Most of our knowledge of Canaanite religion comes from Ugarit (modern Ras Shamra), a coastal city in northern Syria. Ugarit flourished from the 15th century B.C.E. until c. 1200, when it was conquered by the Hittites. The site was rediscovered in 1928 by a Syrian plowman.

7.

“You are great, ‘El, you are truly wise; your gray beard truly instructs you” (Michael D. Coogan, Stories from Ancient Canaan [Louisville, KY: Westminster Press, 1978], p. 101; the bearded ’El is portrayed on the cover).

8.

Ugaritic was written mostly without vowels. It was a strange language: The word l, for instance, meant “to,” “from,” “yes” and “no”—which probably explains why Ugarit was so easily conquered by the enemy.

9.

This translation was definitively established by Albright (“Dwarf Craftsmen in the Keret Epic and Elsewhere in North-west Semitic Mythology,” Israel Exploration Journal 4 [1954], pp. 1–4) and is superior to the more common rendering, “handmaid’s sons.”

10.

As in the Ugaritic epic of Kirta, wherein ’El appears to the hero in a dream and offers horses, chariots, riches, etc. For the text, see Coogan, Stories from Ancient Canaan, pp. 52–74.

11.

See Choon Leong Seow, “The Syro-Palestinian Context of Solomon’s Dream,” Harvard Theological Review 77 (1984) pp. 141–152.

12.

On the role of Mt. Zaphon (modern Jebel ‘el-’Aqra) in Ugaritic mythology, see Coogan, Stories from Ancient Canaan, pp. 13, 22.

13.

The image of cherubim as pudgy toddlers reflects classical depictions of the spirits of Love and has no basis in Near Eastern iconography.
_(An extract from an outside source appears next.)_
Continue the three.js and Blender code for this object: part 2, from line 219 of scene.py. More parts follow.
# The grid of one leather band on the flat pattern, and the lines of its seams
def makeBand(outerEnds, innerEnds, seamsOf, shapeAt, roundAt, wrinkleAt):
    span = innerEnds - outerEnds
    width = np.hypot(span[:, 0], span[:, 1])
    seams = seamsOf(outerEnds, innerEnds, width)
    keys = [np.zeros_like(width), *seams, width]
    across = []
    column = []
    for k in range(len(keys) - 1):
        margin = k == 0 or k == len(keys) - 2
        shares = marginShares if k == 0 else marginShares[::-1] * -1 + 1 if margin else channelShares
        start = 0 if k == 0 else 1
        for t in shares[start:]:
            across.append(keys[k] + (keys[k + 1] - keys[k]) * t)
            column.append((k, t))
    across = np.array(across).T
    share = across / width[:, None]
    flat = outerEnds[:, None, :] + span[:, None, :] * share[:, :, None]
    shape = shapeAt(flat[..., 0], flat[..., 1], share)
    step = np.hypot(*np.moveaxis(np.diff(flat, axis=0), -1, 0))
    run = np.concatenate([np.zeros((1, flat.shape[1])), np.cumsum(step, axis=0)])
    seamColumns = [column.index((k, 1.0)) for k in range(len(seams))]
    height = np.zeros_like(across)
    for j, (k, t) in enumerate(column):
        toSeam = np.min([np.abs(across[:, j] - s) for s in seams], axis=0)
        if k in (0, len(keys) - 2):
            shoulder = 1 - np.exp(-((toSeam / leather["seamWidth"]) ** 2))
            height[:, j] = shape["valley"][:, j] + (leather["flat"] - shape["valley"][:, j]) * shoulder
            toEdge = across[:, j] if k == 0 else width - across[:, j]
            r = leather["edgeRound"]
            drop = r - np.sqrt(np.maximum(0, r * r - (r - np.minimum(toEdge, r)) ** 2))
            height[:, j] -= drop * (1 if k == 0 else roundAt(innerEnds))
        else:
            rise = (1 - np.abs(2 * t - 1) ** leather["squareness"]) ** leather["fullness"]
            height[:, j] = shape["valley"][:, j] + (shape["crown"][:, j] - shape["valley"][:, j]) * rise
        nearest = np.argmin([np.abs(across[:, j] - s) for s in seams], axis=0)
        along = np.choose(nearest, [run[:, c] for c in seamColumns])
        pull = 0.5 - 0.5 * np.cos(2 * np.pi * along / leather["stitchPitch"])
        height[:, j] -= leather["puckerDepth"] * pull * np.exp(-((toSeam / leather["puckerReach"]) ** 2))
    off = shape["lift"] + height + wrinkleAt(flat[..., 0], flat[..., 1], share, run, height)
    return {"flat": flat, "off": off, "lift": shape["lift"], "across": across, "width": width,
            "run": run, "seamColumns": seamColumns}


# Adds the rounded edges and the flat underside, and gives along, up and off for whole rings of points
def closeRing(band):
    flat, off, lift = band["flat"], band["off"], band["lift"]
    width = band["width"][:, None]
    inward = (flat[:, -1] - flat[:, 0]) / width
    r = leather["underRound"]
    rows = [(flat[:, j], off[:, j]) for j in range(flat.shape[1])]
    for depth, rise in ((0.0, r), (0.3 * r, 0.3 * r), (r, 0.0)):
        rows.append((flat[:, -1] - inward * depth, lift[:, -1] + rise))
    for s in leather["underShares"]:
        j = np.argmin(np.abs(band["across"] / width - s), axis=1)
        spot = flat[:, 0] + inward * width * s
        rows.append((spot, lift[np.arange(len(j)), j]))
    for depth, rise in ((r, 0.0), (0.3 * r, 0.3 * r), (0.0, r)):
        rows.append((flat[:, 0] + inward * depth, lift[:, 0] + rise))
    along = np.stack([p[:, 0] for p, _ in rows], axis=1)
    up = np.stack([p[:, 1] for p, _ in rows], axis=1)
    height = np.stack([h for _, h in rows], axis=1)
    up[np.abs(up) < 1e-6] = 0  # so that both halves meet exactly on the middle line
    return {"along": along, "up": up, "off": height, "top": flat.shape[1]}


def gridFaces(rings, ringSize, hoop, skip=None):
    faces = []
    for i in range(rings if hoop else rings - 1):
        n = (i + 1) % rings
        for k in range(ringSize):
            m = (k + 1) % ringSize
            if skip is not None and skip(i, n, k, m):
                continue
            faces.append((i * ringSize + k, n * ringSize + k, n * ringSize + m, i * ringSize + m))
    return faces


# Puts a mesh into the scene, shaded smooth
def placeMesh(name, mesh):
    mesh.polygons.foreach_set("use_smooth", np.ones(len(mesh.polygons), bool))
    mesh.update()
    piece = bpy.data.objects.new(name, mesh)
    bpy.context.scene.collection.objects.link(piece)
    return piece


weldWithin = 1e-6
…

Scholars agree that cherubs were hybrid beasts, winged lions with human or animal heads. They symbolized the power of the storm. See Albright, “What Were the Cherubim?” Biblical Archaeologist 1 (1938), pp. 1–3, and the accompanying illustrations.

14.

The received text continues “or good,” but this is simply a gloss by a copyist who knew a variant, “he knows if you’ve been good,” itself a corruption influenced by the presence of “good” in the following line. Note that my reconstructed version has a more regular meter (3:3:3) than the canonical rendition.

15.

Bizarrely, the lost precursor to this text appears to have found its way into Greek literature. Compare Xenophanes, fragment 24, “He sees everything, he knows everything, he hears everything.” On the debt of Xenophanes and other pre-Socratic philosophers to the ancient Near East, see M.L. West, Early Greek Philosophy and the Orient (Oxford: Clarendon Press, 1971).

16.

This, too, betrays a Near Eastern origin. Our day, of course, begins at midnight, but the Babylonian and Jewish calendars begin the day at sunset.